Wednesday 29 October 2014

In The Double Flame, Octavio Paz writes about the five elements of love 1. Exclusivity 2. Obstacles/Transgression 3. Domination/Submission 4....

In the book, Paz hypothesizes that the five elements of love can be simplified to three of primary importance. These three are exclusivity, attraction, and the body/soul.

Freedom/fate/attraction.


In his book, Paz presents love as a reciprocal arrangement. The lover has the freedom to choose his lady, just as the lady has the freedom to accept or reject her suitor. Once either party makes a choice to love each other, both are fated to be bound to each other. The quote below explains the dichotomy of freedom and fate in attraction. Bolded words are my own.



Love is the involuntary attraction toward a person (fate) and the voluntary acceptance of that attraction (freedom to choose).



The lover is then bound in voluntary servitude to the lady. Paz refers to this as the 'knot made of two intertwined freedoms,' where both choose to enter a union based on the tenets of love. Again, bolded words are my own.



The giving up of personal sovereignty (by the lover) and the voluntary acceptance of servitude (by the lady) involves a genuine change of nature: by way of the bridge of mutual desire, the object (the lady) becomes desiring subject and the subject (the lover) becomes desired object.



In essence, Paz says that 'love is born of a free decision, the voluntary acceptance of fate.' The voluntary adoration and relinquishing of personal autonomy on the lover's part gains the lady's desire, who in response, willingly subjects/submits herself to his sacrifice and love. It sounds like the relationship between a lord and his vassal, doesn't it? In fact, this is what Paz equates love to, on page 150, in the chapter on The Solar System.


Body/Soul.


In his book, Paz draws on medieval concepts of the body and soul to explain our predisposition to love a certain person. He cites the Renaissance and Baroque 'theory of passion.' Accordingly, the individual soul is a part of the universal Soul. The Stoics, for example, believed that each individual soul was subject to the influence of the planets; this was the basis of the humors each person was prone to.

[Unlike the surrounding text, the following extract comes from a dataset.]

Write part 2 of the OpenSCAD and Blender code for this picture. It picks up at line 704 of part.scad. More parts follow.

Paz argues that, as Moderns, we must not reject the indissoluble union between body and soul that the Ancients so believed in.

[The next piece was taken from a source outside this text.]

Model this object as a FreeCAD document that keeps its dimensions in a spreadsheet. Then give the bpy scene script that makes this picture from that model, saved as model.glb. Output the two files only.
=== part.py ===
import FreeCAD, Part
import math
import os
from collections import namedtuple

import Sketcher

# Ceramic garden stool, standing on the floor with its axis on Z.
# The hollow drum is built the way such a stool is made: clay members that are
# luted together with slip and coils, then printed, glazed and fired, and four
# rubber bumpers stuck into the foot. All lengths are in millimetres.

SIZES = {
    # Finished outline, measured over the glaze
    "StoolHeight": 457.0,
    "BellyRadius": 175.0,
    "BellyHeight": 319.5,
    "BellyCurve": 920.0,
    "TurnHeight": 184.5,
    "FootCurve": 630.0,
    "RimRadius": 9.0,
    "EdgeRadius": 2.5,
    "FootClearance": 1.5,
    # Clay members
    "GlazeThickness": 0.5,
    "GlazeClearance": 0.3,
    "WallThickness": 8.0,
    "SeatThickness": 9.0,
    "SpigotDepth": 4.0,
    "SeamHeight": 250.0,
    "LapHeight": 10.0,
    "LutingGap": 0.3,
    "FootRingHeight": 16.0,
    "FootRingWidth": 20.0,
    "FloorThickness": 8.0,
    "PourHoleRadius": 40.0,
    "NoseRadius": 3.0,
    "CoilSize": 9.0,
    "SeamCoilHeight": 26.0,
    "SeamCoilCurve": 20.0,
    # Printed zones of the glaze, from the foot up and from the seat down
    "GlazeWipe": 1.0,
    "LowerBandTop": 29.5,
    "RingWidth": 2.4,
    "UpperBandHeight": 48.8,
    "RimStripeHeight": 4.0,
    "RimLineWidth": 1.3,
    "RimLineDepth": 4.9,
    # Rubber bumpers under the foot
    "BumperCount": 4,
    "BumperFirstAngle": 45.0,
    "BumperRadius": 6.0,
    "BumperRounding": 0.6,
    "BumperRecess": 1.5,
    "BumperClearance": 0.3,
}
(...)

Without the belief in an immortal soul inseparable from a mortal body, neither the exclusive nature of love nor its consequence- the transformation of desired object into desiring object- could have arisen. In short, love demands as its prerequisite the concept of the person, and the concept of the person requires a soul incarnated in a body.

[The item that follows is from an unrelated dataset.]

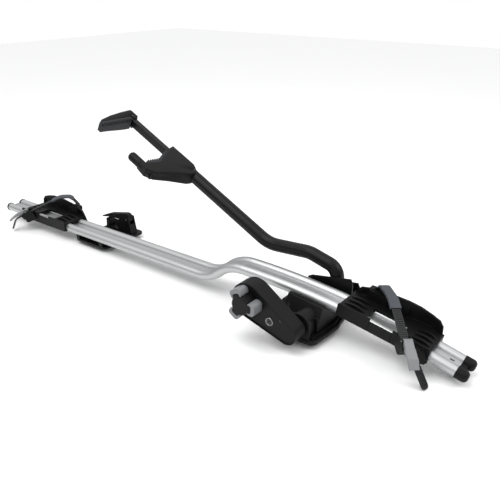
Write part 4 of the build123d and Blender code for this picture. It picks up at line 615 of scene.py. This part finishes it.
def bent_copy(name, node_name, bend, end=lambda v: v):
    """A copy of a jaw's piece with its height tapered."""
    mesh_data = node_mesh(node_name)
    for vertex in mesh_data.verts:
        local = vertex.co / mm - ARM_PIVOT
        u, v, n = local.dot(arm_along), local.dot(arm_near), local.dot(arm_square)
        vertex.co = arm_place(u, end(v), bend(v, n))
    return finish_piece(name, mesh_data, node_name)


def along_line(points, share):
    """The point at a share of the way along a run of lines, each line an equal part of it."""
    last = len(points) - 1
    place = min(share * last, last - TINY)
    i = int(place)
    return Vector(points[i]).lerp(Vector(points[i + 1]), place - i)


def edge_sink(gap):
    """How far a pad's face lies back at this gap from its edge."""
    slope = 1 - min(gap, PAD_ROUND) / PAD_ROUND
    return PAD_ROUND * (1 - sqrt(max(0.0, 1 - slope ** 2))) * PAD_CROWN_SHARE


def tooth_columns(start, end, length):
    """Shares along a pad's face where its teeth rise and fall, each with whether it is a crest."""
    count = max(TOOTH_LEAST_COUNT, round(length * (end - start) / TOOTH_PITCH))
    width = (end - start) / count
    columns = []
    for tooth in range(count):
        base = start + (end - start) * tooth / count
        columns += [(base, True), (base + TOOTH_CREST_SHARE * width, True)]
        columns += [(base + share * width, False) for share in TOOTH_GAP_SHARES]
    return columns + [(end, True)]


def toothed_pad(name, node_name, face, back, shares, low, bend):
    """A soft pad between a face and a back line, with a band of teeth along its upper edge."""
    start, end = shares
    length = sum((Vector(b) - Vector(a)).length for a, b in zip(face, face[1:]))
    columns = tooth_columns(start, end, length)
    smooth_top = PAD_TOP - TOOTH_BAND - TOOTH_STEP
    levels = [(PAD_TOP, True), (PAD_TOP - TOOTH_BAND, True)]
    levels += [(smooth_top + (low - smooth_top) * i / PAD_ROWS, False) for i in range(PAD_ROWS + 1)]
    mesh_data = bmesh.new()
    front_rows, back_rows = [], []
    for n, toothed in levels:
        front_row, back_row = [], []
        for share, crest in columns:
            front, rear = along_line(face, share), along_line(back, share)
            sink = edge_sink(min(share - start, end - share) * length)
            if toothed:
                sink += TOOTH_CREST if crest else TOOTH_DEPTH
            else:
                sink += edge_sink(min(smooth_top - n, n - low))
            sink = min(sink, (rear - front).length - PAD_LEAST)
            front += (rear - front).normalized() * sink
            for row, spot in ((front_row, front), (back_row, rear)):
                row.append(mesh_data.verts.new(arm_place(spot.x, spot.y, bend(spot.y, n))))
        front_rows.append(front_row)
        back_rows.append(back_row)
    for rows in (front_rows, back_rows):
        for row, following in zip(rows, rows[1:]):
            bridge(mesh_data, row, following, closed=False)
    for end_row in (0, -1):
        bridge(mesh_data, front_rows[end_row], back_rows[end_row], closed=False)
        bridge(mesh_data, [row[end_row] for row in front_rows],
               [row[end_row] for row in back_rows], closed=False)
    return finish_piece(name, mesh_data, node_name, PAD_SHARP_ANGLE)


toothed_pad("upper_jaw_cushion", "upper_jaw_pad", UPPER_PAD_FACE, UPPER_PAD_BACK,
            UPPER_PAD_SHARES, UPPER_PAD_LOW, upper_bend)
toothed_pad("lower_jaw_cushion", "lower_jaw_pad", LOWER_PAD_FACE, LOWER_PAD_BACK,
            LOWER_PAD_SHARES, LOWER_PAD_LOW, lower_bend)
bent_copy("upper_jaw_cover", "upper_jaw_shell", upper_bend)
bent_copy("lower_jaw_upper_cover", "lower_jaw_top_shell", lower_bend, lower_end)
bent_copy("lower_jaw_under_cover", "lower_jaw_bottom_shell", lower_bend, lower_end)
bent_copy("lower_jaw_cover_screws", "lower_jaw_screws", lower_bend)

# Mats under the feet: the pads' own outlines with cross grooves in the underside, metres
MAT_PITCH = 9.0 * mm
MAT_GROOVE_HALF = 1.0 * mm
MAT_GROOVE_DEPTH = 0.7 * mm
MAT_CUT_REST = 1e-7
MAT_UNDERSIDE = -0.9


def grooved_mat(name, node_name):
    """A foot's rubber mat, its underside grooved across the car."""
    mesh_data = node_mesh(node_name)
    low, high = [Vector(corner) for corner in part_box(node_name)]
    margin = MAT_PITCH / 2

    def in_groove(face):
        """Whether a face of the underside lies where a groove goes."""
        along = face.calc_center_median().x - low.x
        return (face.normal.z < MAT_UNDERSIDE and margin < along < high.x - low.x - margin
                and (along + MAT_GROOVE_HALF) % MAT_PITCH < 2 * MAT_GROOVE_HALF)

    middle = low.x + MAT_PITCH
    while middle < high.x - margin:
        for side in (-1, 1):
            everything = mesh_data.verts[:] + mesh_data.edges[:] + mesh_data.faces[:]
            bmesh.ops.bisect_plane(mesh_data, geom=everything, dist=MAT_CUT_REST,
                                   plane_co=(middle + side * MAT_GROOVE_HALF, 0, 0),
                                   plane_no=(1, 0, 0))
        middle += MAT_PITCH
    grooves = [face for face in mesh_data.faces if in_groove(face)]
    made = bmesh.ops.extrude_face_region(mesh_data, geom=grooves)
    bmesh.ops.delete(mesh_data, geom=grooves, context="FACES")
    for vertex in made["geom"]:
        if isinstance(vertex, bmesh.types.BMVert):
            vertex.co.z += MAT_GROOVE_DEPTH
    return finish_piece(name, mesh_data, node_name)


grooved_mat("front_foot_mat", "front_bar_pad")
grooved_mat("rear_foot_mat", "rear_bar_pad")

# Studio floor, just below the part
FLOOR_HALF = 6.0
FLOOR_DROP = 0.0005
floor_z = cad_box[0][2] - FLOOR_DROP
floor_surface = Surface("floor", (0.93, 0.93, 0.93), roughness=0.9, specular=0.2)
floor_surface.vary_colour(scale=2, amount=0.01)
floor_mesh = bpy.data.meshes.new("floor")
floor_mesh.from_pydata([(x * FLOOR_HALF, y * FLOOR_HALF, floor_z)
                        for x, y in ((-1, -1), (1, -1), (1, 1), (-1, 1))], [], [(0, 1, 2, 3)])
floor_mesh.materials.append(floor_surface.material)
floor = add_object("floor", floor_mesh)


def soft_box(name, place, target, size, power):
    """A square area light that faces a target."""
    data = bpy.data.lights.new(name, "AREA")
    data.energy = power
    data.size = size
    light = add_object(name, data)
    light.location = place
    light.rotation_euler = facing(Vector(target) - Vector(place))


soft_box("key_light", place=(-0.6, -0.9, 2.2), target=(-0.3, 0.0, 0.1), size=1.6, power=26.0)
soft_box("side_light", place=(1.6, 0.6, 1.5), target=(-0.2, 0.0, 0.1), size=1.0, power=12.0)

# Sky: white overhead and grey towards the horizon, so that the tubes get dark and bright bands.
# The camera itself sees plain white behind the part
SKY_TOP = (1.0, 1.0, 1.0, 1.0)
SKY_LOW = (0.30, 0.305, 0.31, 1.0)
SKY_FADE = (0.05, 0.75)
SKY_STRENGTH = 1.15
BACKDROP = (1.0, 1.0, 1.0, 1.0)

world = bpy.data.worlds.new("world")
world.use_nodes = True
sky = world.node_tree
background = sky.nodes["Background"]
coordinates = sky.nodes.new("ShaderNodeTexCoord")
split = sky.nodes.new("ShaderNodeSeparateXYZ")
sky.links.new(coordinates.outputs["Generated"], split.inputs["Vector"])
fade = sky.nodes.new("ShaderNodeMapRange")
fade.interpolation_type = "SMOOTHSTEP"
fade.inputs["From Min"].default_value, fade.inputs["From Max"].default_value = SKY_FADE
sky.links.new(split.outputs["Z"], fade.inputs["Value"])
tone = sky.nodes.new("ShaderNodeMix")
tone.data_type = "RGBA"
for socket, colour in zip(colour_sockets(tone.inputs), (SKY_LOW, SKY_TOP)):
    socket.default_value = colour
sky.links.new(fade.outputs["Result"], tone.inputs[0])
sky.links.new(colour_sockets(tone.outputs)[0], background.inputs["Color"])
background.inputs["Strength"].default_value = SKY_STRENGTH
backdrop = sky.nodes.new("ShaderNodeBackground")
backdrop.inputs["Color"].default_value = BACKDROP
seen = sky.nodes.new("ShaderNodeLightPath")
either = sky.nodes.new("ShaderNodeMixShader")
sky.links.new(seen.outputs["Is Camera Ray"], either.inputs[0])
sky.links.new(background.outputs[0], either.inputs[1])
sky.links.new(backdrop.outputs[0], either.inputs[2])
sky.links.new(either.outputs[0], sky.nodes["World Output"].inputs["Surface"])
scene.world = world
scene.view_settings.view_transform = "Standard"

In essence, a shallow union hinges on bodily attraction alone. Genuine love, as Paz argues, is a union of both body and soul. When a lover proclaims his eternal love (and lives it), he confers immortality and immutability (permanence) on a finite being (his lady). Even though the 'flesh undergoes corruption, and our days are numbered,' this eternal nature of love allows us to face impending death courageously.


Hope this has helped you understand Paz's elements of freedom/fate/attraction and body/soul in his theory of love.